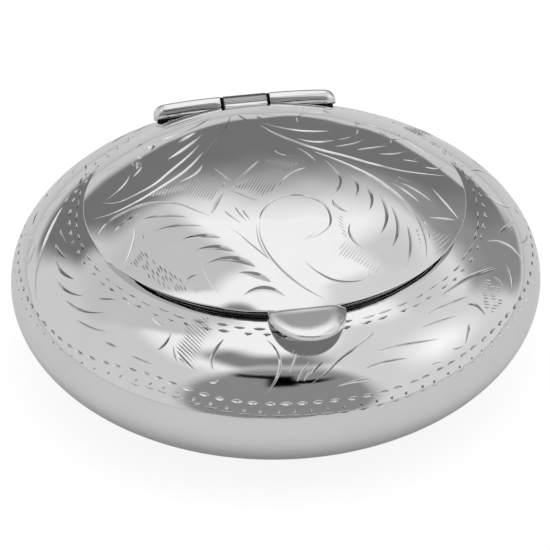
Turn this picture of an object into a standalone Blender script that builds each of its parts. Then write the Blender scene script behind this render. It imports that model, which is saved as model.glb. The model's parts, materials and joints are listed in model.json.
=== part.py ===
"""Round hinged pill box in polished silver.

A squat round body, made of a bowl and a shoulder pressing that meet at the belly, carries a
seat band inside its opening. A domed lid with a thumb tab turns on a three-knuckle hinge.
Frame: metres, +Z up, resting face on Z = 0, -Y is the front (tab), +Y the back (hinge).
"""
from math import asin, cos, pi, radians, sin

import bmesh
import bpy
from mathutils import Vector

# Driving dimensions of the body.
BELLY_RADIUS = 0.0250
BELLY_HEIGHT = 0.0081
FOOT_RADIUS = 0.0120
SHOULDER_ARC_CENTRE = 0.0110
SHOULDER_ARC_HEIGHT = 0.00826
SHEET = 0.0005
SEAM = 0.0002

# Driving dimensions of the lid.
LID_RADIUS = 0.01785
LID_EDGE_HEIGHT = 0.0162
DOME_RISE = 0.0035
TAB_HALF_WIDTH = 0.0035
TAB_REACH = 0.0042

# Seat band inside the opening, and the band of the lid that drops into it.
BAND_SHEET = 0.0004
OPENING_RADIUS = 0.0173
SEAT_CLEARANCE = 0.0001
SEAT_DEPTH = 0.0026
LID_BAND_DEPTH = 0.0016

# Hinge.
HINGE_Y = 0.0185
HINGE_Z = 0.01555
KNUCKLE_RADIUS = 0.00075
KNUCKLE_GAP = 0.0003
LID_KNUCKLE_LENGTH = 0.0043
HINGE_LENGTH = 0.0182
PIN_RADIUS = 0.0004
PIN_CLEARANCE = 0.00005
PIN_LENGTH = 0.0130
GROOVE_CLEARANCE = 0.0001

# Facets.
TURN_STEPS = 64
ARC_STEPS = 8
KNUCKLE_STEPS = 20
TAB_STEPS = 16


def clear_scene():
    for item in list(bpy.data.objects):
        bpy.data.objects.remove(item)


def silver(name, tone, roughness):
    material = bpy.data.materials.new(name)
    material.use_nodes = True
    shader = material.node_tree.nodes["Principled BSDF"]
    shader.inputs["Base Color"].default_value = (tone, tone, tone, 1.0)
    shader.inputs["Metallic"].default_value = 1.0
    shader.inputs["Roughness"].default_value = roughness
    return material


def add_object(name, bm, material, parent):
    bmesh.ops.recalc_face_normals(bm, faces=bm.faces)
    mesh = bpy.data.meshes.new(name)
    bm.to_mesh(mesh)
    bm.free()
    mesh.shade_smooth()
    mesh.set_sharp_from_angle(angle=radians(35))
    mesh.materials.append(material)
    piece = bpy.data.objects.new(name, mesh)
    bpy.context.collection.objects.link(piece)
    piece.parent = parent
    return piece


def add_empty(name, location):
    empty = bpy.data.objects.new(name, None)
    empty.location = location
    bpy.context.collection.objects.link(empty)
    return empty


def turned(outline, steps):
    """Turn a section of (radius, height) points about Z. A section with a point on the axis
    starts and ends there; any other section closes on itself."""
    bm = bmesh.new()
    rings = []
    for radius, height in outline:
        if radius == 0:
            rings.append([bm.verts.new((0, 0, height))])
            continue
        angles = [2 * pi * i / steps for i in range(steps)]
        rings.append([bm.verts.new((radius * cos(a), radius * sin(a), height)) for a in angles])
    pairs = list(zip(rings, rings[1:]))
    if outline[0][0] > 0:
        pairs.append((rings[-1], rings[0]))
    for low, high in pairs:
        for i in range(steps):
            j = (i + 1) % steps
            corners = [low[i % len(low)], low[j % len(low)], high[j % len(high)], high[i % len(high)]]
            bm.faces.new(dict.fromkeys(corners))
    return bm


def arc_point(centre, width, height, angle, inset):
    """Point of an elliptical arc, moved inwards along its normal by inset."""
    normal = Vector((cos(angle) / width, sin(angle) / height)).normalized()
    radius = centre + width * cos(angle) - inset * normal.x
    return radius, height * sin(angle) - inset * normal.y


def body_arc(centre, height, start, end, inset):
    """Points of the body's wall between two angles; angle 0 is at the belly."""
    width = BELLY_RADIUS - centre
    points = []
    for i in range(ARC_STEPS + 1):
        angle = start + (end - start) * i / ARC_STEPS
        radius, rise = arc_point(centre, width, height, angle, inset)
        points.append((radius, BELLY_HEIGHT + rise))
    return points


def base_bowl():
    """Lower pressing: a bowl with a flat floor, open at the belly."""
    top_angle = -asin(SEAM / 2 / BELLY_HEIGHT)
    outside = body_arc(FOOT_RADIUS, BELLY_HEIGHT, -pi / 2, top_angle, 0)
    inside = body_arc(FOOT_RADIUS, BELLY_HEIGHT, top_angle, -pi / 2, SHEET)
    return turned([(0, 0)] + outside + inside + [(0, SHEET)], TURN_STEPS)


def shoulder_ring():
    """Upper pressing: from the belly up to the round opening."""
    start = asin(SEAM / 2 / SHOULDER_ARC_HEIGHT)
    width = BELLY_RADIUS - SHOULDER_ARC_CENTRE
    reach = (OPENING_RADIUS - SHOULDER_ARC_CENTRE) / width
    end = pi / 2 - asin(reach)
    outside = body_arc(SHOULDER_ARC_CENTRE, SHOULDER_ARC_HEIGHT, start, end, 0)
    inside = body_arc(SHOULDER_ARC_CENTRE, SHOULDER_ARC_HEIGHT, end, start, SHEET)
    inside[0] = (OPENING_RADIUS, inside[0][1])
    return turned(outside + inside, TURN_STEPS)


def band(outer_radius, bottom, top):
    inner_radius = outer_radius - BAND_SHEET
    outline = [(outer_radius, bottom), (outer_radius, top), (inner_radius, top), (inner_radius, bottom)]
    return turned(outline, TURN_STEPS)


def rim_bezel():
    """Seat band just inside the opening; the lid comes to rest on its top."""
    top = LID_EDGE_HEIGHT - SHEET - 2 * SEAT_CLEARANCE
    return band(OPENING_RADIUS - SEAT_CLEARANCE, top - SEAT_DEPTH, top)


def lid_flange():
    """Band under the lid that slides inside the seat band and keeps the lid shut."""
    radius = OPENING_RADIUS - BAND_SHEET - 2 * SEAT_CLEARANCE
    top = LID_EDGE_HEIGHT - SHEET
    return band(radius, top - LID_BAND_DEPTH, top)


def dome_height(radius):
    """Height of the lid's outer face at a radius: nearly flat in the middle, steeper outwards."""
    return LID_EDGE_HEIGHT + DOME_RISE * (1 - (radius / LID_RADIUS) ** 3)


def lid_shell():
    """Domed plate of even thickness, with an upright edge."""
    radii = [LID_RADIUS * i / ARC_STEPS for i in range(ARC_STEPS + 1)]
    top = [(radius, dome_height(radius)) for radius in radii]
    bottom = [(radius, height - SHEET) for radius, height in reversed(top)]
    return turned(top + bottom, TURN_STEPS)


def thumb_tab():
    """Flat half-round tab, hollowed at the back to fit the lid's edge."""
    inner = LID_RADIUS + SEAT_CLEARANCE
    half_angle = asin(TAB_HALF_WIDTH / inner)
    root = inner * cos(half_angle)
    outline = []
    for i in range(1, TAB_STEPS):
        turn = pi * i / TAB_STEPS
        outline.append((-TAB_HALF_WIDTH * cos(turn), -root - TAB_REACH * sin(turn)))
    for i in range(TAB_STEPS + 1):
        turn = half_angle - 2 * half_angle * i / TAB_STEPS
        outline.append((inner * sin(turn), -inner * cos(turn)))
    bm = bmesh.new()
    top = LID_EDGE_HEIGHT
    face = bm.faces.new([bm.verts.new((x, y, top - SHEET)) for x, y in outline])
    raised = bmesh.ops.extrude_face_region(bm, geom=[face])["geom"]
    lifted = [item for item in raised if isinstance(item, bmesh.types.BMVert)]
    bmesh.ops.translate(bm, verts=lifted, vec=(0, 0, SHEET))
    return bm


def lay_along_x(bm, start, direction):
    """Lay a piece turned about Z along the hinge axis, from start, towards +X or -X."""
    for vert in bm.verts:
        along, side, up = vert.co.z, vert.co.x, vert.co.y
        vert.co = (start + direction * along, side, up)
    return bm


def lid_knuckle():
    hole = PIN_RADIUS + PIN_CLEARANCE
    half = LID_KNUCKLE_LENGTH / 2
    outline = [(KNUCKLE_RADIUS, -half), (KNUCKLE_RADIUS, half), (hole, half), (hole, -half)]
    return lay_along_x(turned(outline, KNUCKLE_STEPS), 0, 1)


def body_knuckle(direction):
    """Outer knuckle: a blind tube whose far end is rounded like a bullet."""
    start = LID_KNUCKLE_LENGTH / 2 + KNUCKLE_GAP
    length = HINGE_LENGTH / 2 - start
    nose = 2 * KNUCKLE_RADIUS
    hole = PIN_RADIUS + PIN_CLEARANCE
    hole_depth = PIN_LENGTH / 2 - start + KNUCKLE_GAP
    outline = [(0, hole_depth), (hole, hole_depth), (hole, 0), (KNUCKLE_RADIUS, 0)]
    for i in range(ARC_STEPS):
        turn = pi / 2 * i / ARC_STEPS
        outline.append((KNUCKLE_RADIUS * cos(turn), length - nose + nose * sin(turn)))
    outline.append((0, length))
    return lay_along_x(turned(outline, KNUCKLE_STEPS), direction * start, direction)


def hinge_pin():
    half = PIN_LENGTH / 2
    outline = [(0, -half), (PIN_RADIUS, -half), (PIN_RADIUS, half), (0, half)]
    return lay_along_x(turned(outline, KNUCKLE_STEPS), 0, 1)


def hinge_groove(location):
    """Cutter for the groove in which the knuckles lie, in the shoulder and in the lid's edge."""
    radius = KNUCKLE_RADIUS + GROOVE_CLEARANCE
    half = HINGE_LENGTH / 2 + GROOVE_CLEARANCE
    outline = [(0, -half), (radius, -half), (radius, half), (0, half)]
    bm = lay_along_x(turned(outline, KNUCKLE_STEPS), 0, 1)
    bmesh.ops.recalc_face_normals(bm, faces=bm.faces)
    mesh = bpy.data.meshes.new("hinge_groove_cutter")
    bm.to_mesh(mesh)
    bm.free()
    cutter = bpy.data.objects.new("hinge_groove_cutter", mesh)
    bpy.context.collection.objects.link(cutter)
    cutter.location = location
    cutter.hide_render = True
    cutter.display_type = "WIRE"
    return cutter


def cut(piece, cutter):
    modifier = piece.modifiers.new("groove", "BOOLEAN")
    modifier.operation = "DIFFERENCE"
    modifier.object = cutter


def under(bm, parent_location):
    """Move a mesh made in world coordinates into its parent's own coordinates."""
    bmesh.ops.translate(bm, verts=bm.verts, vec=-Vector(parent_location))
    return bm


def main():
    clear_scene()
    hinge_place = (0, HINGE_Y, HINGE_Z)
    body = add_empty("body_frame", (0, 0, 0))
    hinge = add_empty("hinge_axis", hinge_place)

    polished = silver("polished_silver", 0.86, 0.08)
    inner = silver("inner_silver", 0.82, 0.22)
    hinge_silver = silver("hinge_silver", 0.84, 0.12)

    add_object("base_bowl", base_bowl(), polished, body)
    groove = hinge_groove(hinge_place)
    shoulder = add_object("shoulder_ring", shoulder_ring(), polished, body)
    cut(shoulder, groove)
    add_object("rim_bezel", rim_bezel(), inner, body)
    lid = add_object("lid_shell", under(lid_shell(), hinge_place), polished, hinge)
    cut(lid, groove)
    add_object("lid_flange", under(lid_flange(), hinge_place), inner, hinge)
    add_object("thumb_tab", under(thumb_tab(), hinge_place), polished, hinge)
    add_object("lid_knuckle", lid_knuckle(), hinge_silver, hinge)

    fixed_hinge = [
        ("body_knuckle_left", body_knuckle(-1)),
        ("body_knuckle_right", body_knuckle(1)),
        ("hinge_pin", hinge_pin()),
    ]
    for name, bm in fixed_hinge:
        piece = add_object(name, bm, hinge_silver, body)
        piece.location = hinge_place


main()
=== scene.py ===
"""Looks of the round silver pill box: polished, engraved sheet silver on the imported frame.

Lengths are millimetres inside this script and become metres when a mesh is made. The lid is
drawn in plan, x to the right and y towards the hinge. The shoulder is drawn by azimuth, which
is 0 at the front and grows to the right, and by the angle of its arc, which is 0 at the belly.
"""
import json
from math import asin, atan2, cos, degrees, hypot, pi, radians, sin, sqrt

import bmesh
import bpy
import numpy as np
from mathutils import Matrix, Vector
from mathutils.geometry import delaunay_2d_cdt
from mathutils.kdtree import KDTree


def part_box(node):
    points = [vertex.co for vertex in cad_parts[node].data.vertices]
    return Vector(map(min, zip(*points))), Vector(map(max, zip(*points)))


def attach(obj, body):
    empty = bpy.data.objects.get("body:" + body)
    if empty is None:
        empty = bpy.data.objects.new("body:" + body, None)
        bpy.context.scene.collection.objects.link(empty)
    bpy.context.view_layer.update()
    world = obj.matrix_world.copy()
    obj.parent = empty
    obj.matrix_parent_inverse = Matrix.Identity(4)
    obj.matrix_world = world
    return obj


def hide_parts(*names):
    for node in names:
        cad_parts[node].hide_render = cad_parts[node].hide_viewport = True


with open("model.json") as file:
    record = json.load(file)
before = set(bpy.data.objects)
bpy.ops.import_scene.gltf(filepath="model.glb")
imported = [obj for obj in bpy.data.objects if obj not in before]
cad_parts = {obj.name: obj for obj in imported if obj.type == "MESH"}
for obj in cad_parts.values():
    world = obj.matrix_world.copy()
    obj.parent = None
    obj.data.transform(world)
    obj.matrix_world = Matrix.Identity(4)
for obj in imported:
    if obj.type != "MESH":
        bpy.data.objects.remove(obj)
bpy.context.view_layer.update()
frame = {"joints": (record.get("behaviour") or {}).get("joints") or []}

MM = 0.001


def frame_mm(node):
    low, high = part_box(node)
    return low / MM, high / MM


# Boxes of the CAD parts, and the hinge.
_, bowl_high = frame_mm("base_bowl")
shoulder_low, shoulder_high = frame_mm("shoulder_ring")
lid_low, lid_high = frame_mm("lid_shell")
bezel_low, bezel_high = frame_mm("rim_bezel")
flange_low, flange_high = frame_mm("lid_flange")
tab_low, tab_high = frame_mm("thumb_tab")
knuckle_low, knuckle_high = frame_mm("lid_knuckle")
outer_low, outer_high = frame_mm("body_knuckle_right")
_, pin_high = frame_mm("hinge_pin")
hinge_axis = Vector(frame["joints"][0]["pos_m"]) / MM

# Sizes of the part that its boxes don't give.
SHEET = 0.5
BAND_SHEET = 0.4
SEAT_CLEARANCE = 0.1
FOOT_RADIUS = 12.0
SHOULDER_CENTRE = 11.0

# Sizes worked out from the boxes.
BELLY_RADIUS = round(bowl_high.x, 2)
BELLY_HEIGHT = round((bowl_high.z + shoulder_low.z) / 2, 2)
OPENING_RADIUS = bezel_high.x + SEAT_CLEARANCE
SHOULDER_WIDTH = BELLY_RADIUS - SHOULDER_CENTRE
RIM_ANGLE = pi / 2 - asin((OPENING_RADIUS - SHOULDER_CENTRE) / SHOULDER_WIDTH)
SHOULDER_ARC_HEIGHT = round((shoulder_high.z - BELLY_HEIGHT) / sin(RIM_ANGLE), 2)
LID_RADIUS = lid_high.x
LID_EDGE_HEIGHT = lid_low.z + SHEET
DOME_RISE = lid_high.z - LID_EDGE_HEIGHT
KNUCKLE_RADIUS = (knuckle_high.z - knuckle_low.z) / 2
PIN_RADIUS = pin_high.z - hinge_axis.z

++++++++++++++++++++

» **SHORT PROBLEM**:
Set down each line of the material verbatim, from the first line through the line that contains "in polished silver.".

» **SOLVED EXERCISE**:
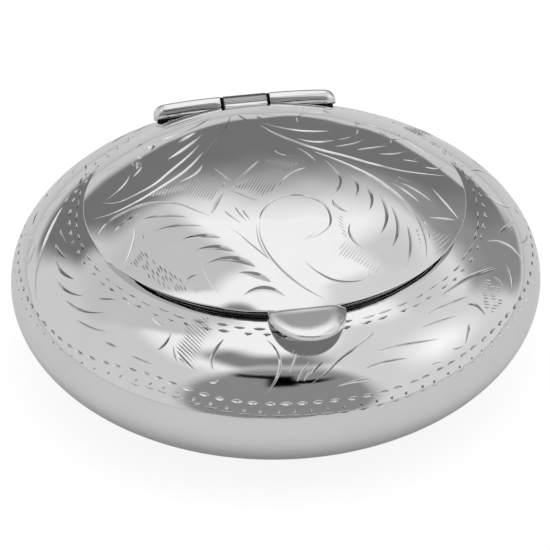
Turn this picture of an object into a standalone Blender script that builds each of its parts. Then write the Blender scene script behind this render. It imports that model, which is saved as model.glb. The model's parts, materials and joints are listed in model.json.
=== part.py ===
"""Round hinged pill box in polished silver.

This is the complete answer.